As someone who did her dissertation on human-automation interaction, this article on CNN certainly caught my eye. I wanted to dissect the issue and examine the pros and cons of driverless cars.


  • Reduce driver workload: In this day and age, any extra time is good. With a car that drives on its own, drivers can now offload their attention to other tasks.
  • More safety: Accidents caused as a result of driver distraction can be avoided as long as the system is reliable.
  • Help the impaired: Individuals with difficulty driving (e.g., the blind) can now easily travel around.
  • Reduce carbon footprint: The automated system would be better at maximizing fuel efficiency in comparison to a human driver.


  • Out of the loop syndrome: The catch as is stated in the article is that “though a driver is not needed, one is in the front seat to take control when needed”. So what happens when the system fails - Will the operator in the front seat be able to take over control? 
    • A lot of research in the human-automation interaction area, including my own work, has shown that fully automated systems are not desirable as these have the potential to leave the operator out of the decision-making loop. 
    • Operators become over-reliant on automated systems and fail to monitor the system.

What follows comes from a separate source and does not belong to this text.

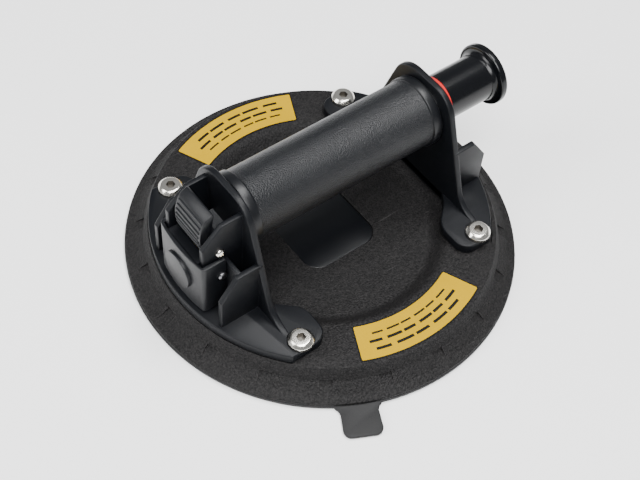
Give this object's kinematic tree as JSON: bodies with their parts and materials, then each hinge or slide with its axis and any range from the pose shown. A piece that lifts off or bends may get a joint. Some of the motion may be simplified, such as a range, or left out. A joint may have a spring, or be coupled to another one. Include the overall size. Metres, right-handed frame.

Several factors are responsible for this – high automation reliability, automation consistency, when operator’s confidence in the automation exceeds confidence in self and so on. 
    • The costs associated with overreliance on automation are unfortunately higher for higher degrees of automation.
The Federal Aviation Administration (FAA) also has plans to modernize the future airspace to account for the increasing traffic volume and this proposal involves a lot of automated systems in the cockpit and in the air traffic control facilities. With all these efforts going on in the road and in the sky, will the world be a safer place for humans? I am certainly not implying that we should stop making technological advancements but when doing so, the human performance consequences associated with these should not be forgotten and should be examined. 

Photo credit Flickr user Steve Jurvetson under the creative commons license.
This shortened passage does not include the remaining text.